I also request that, if appropriate, fees be waived as this request is in the public interest and not for a commercial purpose.
In the event that fees cannot be waived, I preapprove processing charges in the amount of 100$.
If the amount exceeds 100$, please inform me of the total charges in advance of fulfilling my request. I would prefer the request filled electronically by e-mail attachment if available.
Thank you in advance for your anticipated cooperation in this matter. I look forward to receiving your response to this request within 20 business days, as the statute requires.
Sincerely,
Max Eichelberger
And that’s that! In the future I’ll keep everyone updated on how things are going, what sort of responses I get, and what my responses back are.

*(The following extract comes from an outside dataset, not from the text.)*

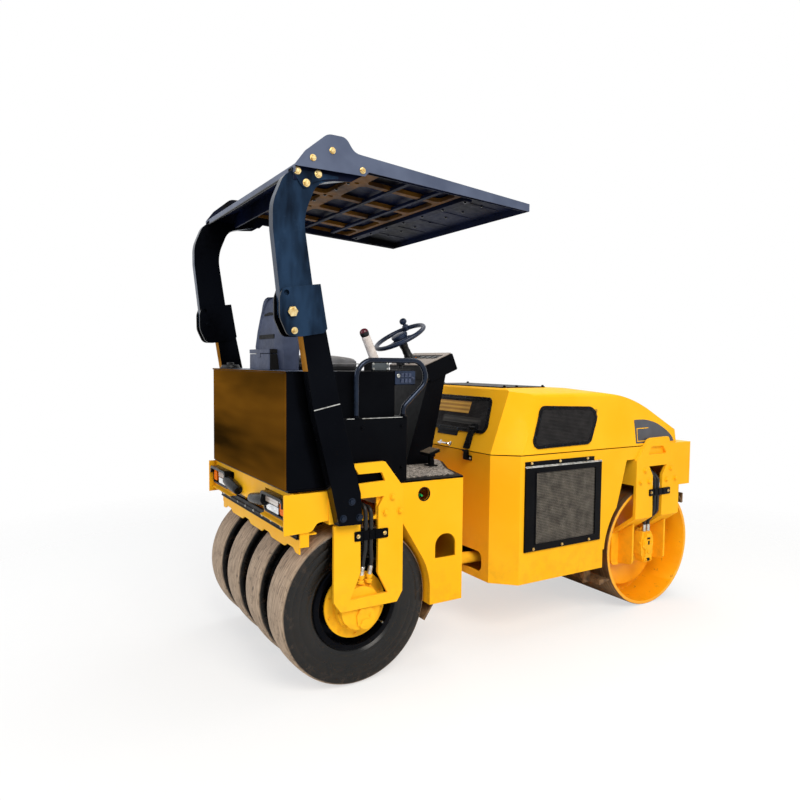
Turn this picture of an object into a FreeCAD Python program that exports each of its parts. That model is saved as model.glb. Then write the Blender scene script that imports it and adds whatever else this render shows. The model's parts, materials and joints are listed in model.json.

The FOIA Guidelines noe that the "[t]imely disclosure of information is an essential component of transparency," and "[l]ong delays should not be viewed as an inevitable and insurmountable consequence of high demand."




Looking forward to the update on what you have received after 20 days. It's only a summary of stuff they have outstanding so it shouldn't be too difficult for them to drag together. Great letter.
I lend you the fortitude necessary to bug the 💩 out of each agency until your request is honored!